The town reverend had called together a special town meeting to expose the wickedness of the local casino.
- Who's the richest man in this town? Well let me tell you, it's the casino owner. Who's got the nicest car? the casino owner. Who's got the biggest house? Again the casino owner! And who's paying for all of this? You people are, by spending your hard earned cash in his casino! You people must all stop gambling at the casino or else you will just get poorer and poorer.
The speech made a great impression on Arthur, the local bookstore owner. The next day he met the reverend in front of his book store.
- Reverend, I want to thank you for opening my eyes and letting me see the true nature of gambling and how it robs good people of their livelyhood.
- Well I'm very glad to hear that, I take it you have given up gambling then?
- Hell no, said Arthur, I'm converting my bookstore into a casino.
Why do idiots open their milk cartons in the store?
It says ''Open here''.
It was Arthur's 100th birthday and he was reminiscing about his 90th birthday.

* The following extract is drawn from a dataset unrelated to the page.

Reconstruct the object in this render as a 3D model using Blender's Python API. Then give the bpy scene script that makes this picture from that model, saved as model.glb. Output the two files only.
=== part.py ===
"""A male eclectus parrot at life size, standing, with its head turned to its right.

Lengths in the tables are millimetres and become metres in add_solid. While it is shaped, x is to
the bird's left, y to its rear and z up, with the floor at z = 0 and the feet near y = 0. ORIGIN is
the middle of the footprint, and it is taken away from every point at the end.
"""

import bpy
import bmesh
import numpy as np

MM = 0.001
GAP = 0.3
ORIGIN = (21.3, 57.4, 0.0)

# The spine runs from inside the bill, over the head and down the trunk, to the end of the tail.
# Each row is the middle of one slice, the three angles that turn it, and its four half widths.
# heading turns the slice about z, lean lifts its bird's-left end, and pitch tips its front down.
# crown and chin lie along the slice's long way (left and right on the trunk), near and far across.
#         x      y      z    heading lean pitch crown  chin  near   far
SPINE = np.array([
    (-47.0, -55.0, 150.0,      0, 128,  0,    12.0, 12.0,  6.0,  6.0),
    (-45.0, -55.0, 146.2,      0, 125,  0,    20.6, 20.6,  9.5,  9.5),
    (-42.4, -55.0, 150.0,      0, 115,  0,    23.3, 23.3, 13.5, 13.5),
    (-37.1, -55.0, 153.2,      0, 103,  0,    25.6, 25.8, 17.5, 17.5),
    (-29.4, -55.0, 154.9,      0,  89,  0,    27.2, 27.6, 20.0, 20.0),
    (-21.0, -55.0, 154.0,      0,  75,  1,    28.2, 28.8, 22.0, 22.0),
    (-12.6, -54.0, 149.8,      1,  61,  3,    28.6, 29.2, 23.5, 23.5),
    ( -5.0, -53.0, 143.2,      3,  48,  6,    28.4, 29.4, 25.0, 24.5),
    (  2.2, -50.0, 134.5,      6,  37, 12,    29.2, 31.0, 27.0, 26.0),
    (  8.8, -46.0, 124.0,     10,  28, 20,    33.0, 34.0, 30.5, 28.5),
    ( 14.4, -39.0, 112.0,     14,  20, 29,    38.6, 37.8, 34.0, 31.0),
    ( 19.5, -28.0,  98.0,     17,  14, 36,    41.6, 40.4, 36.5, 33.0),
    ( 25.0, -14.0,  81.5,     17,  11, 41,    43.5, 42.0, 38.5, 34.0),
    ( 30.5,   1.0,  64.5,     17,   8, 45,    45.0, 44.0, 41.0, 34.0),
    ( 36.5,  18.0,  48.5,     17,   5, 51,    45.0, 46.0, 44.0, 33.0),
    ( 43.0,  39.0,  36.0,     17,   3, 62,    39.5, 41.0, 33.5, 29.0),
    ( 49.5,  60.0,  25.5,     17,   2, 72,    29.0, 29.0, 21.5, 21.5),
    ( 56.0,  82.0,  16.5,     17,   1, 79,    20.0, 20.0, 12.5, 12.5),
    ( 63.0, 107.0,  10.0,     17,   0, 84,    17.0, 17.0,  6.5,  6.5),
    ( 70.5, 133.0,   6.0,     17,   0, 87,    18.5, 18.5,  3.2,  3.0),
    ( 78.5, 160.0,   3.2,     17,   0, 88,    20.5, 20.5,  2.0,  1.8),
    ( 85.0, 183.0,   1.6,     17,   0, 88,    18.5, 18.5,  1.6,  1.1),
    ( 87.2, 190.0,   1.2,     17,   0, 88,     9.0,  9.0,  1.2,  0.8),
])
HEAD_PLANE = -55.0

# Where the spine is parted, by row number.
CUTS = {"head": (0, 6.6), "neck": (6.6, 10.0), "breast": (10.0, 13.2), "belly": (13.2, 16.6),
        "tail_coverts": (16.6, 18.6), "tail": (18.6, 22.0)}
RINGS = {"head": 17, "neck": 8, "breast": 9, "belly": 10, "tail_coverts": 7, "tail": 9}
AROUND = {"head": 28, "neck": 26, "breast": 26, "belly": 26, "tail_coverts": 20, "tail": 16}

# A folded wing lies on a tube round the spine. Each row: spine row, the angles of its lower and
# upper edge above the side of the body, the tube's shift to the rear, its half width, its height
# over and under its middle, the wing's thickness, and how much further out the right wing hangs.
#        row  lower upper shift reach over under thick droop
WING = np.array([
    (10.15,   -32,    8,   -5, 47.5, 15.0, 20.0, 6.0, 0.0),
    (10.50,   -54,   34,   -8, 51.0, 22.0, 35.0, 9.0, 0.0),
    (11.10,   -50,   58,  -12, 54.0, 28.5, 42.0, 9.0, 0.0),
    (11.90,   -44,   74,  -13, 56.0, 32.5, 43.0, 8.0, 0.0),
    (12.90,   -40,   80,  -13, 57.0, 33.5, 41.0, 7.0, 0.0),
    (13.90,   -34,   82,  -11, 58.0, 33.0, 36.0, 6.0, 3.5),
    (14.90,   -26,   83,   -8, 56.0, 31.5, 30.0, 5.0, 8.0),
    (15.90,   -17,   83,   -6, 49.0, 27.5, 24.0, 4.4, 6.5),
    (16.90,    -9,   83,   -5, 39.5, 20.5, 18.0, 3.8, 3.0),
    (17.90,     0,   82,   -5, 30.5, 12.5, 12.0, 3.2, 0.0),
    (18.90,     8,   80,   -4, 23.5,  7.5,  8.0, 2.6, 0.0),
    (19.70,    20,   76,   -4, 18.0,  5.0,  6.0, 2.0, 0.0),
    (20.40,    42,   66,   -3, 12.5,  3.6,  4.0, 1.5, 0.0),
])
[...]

- I remember it as if it was yesterday, he said, we were sitting out in the yard eating birthday cake.
- No that's impossible, said his great grand daughter, your birthday is in January, the yard would have been covered by three feet of snow.
- Yes, you are right, that must have been my 80th birthday then.
Doctor Rueprecht, please help me. I'm seeing double.
- Ok Arthur, let's take a look at that, why don’t you have a seat on that chair so I can examine you.
- The one on the left or the one on the right?.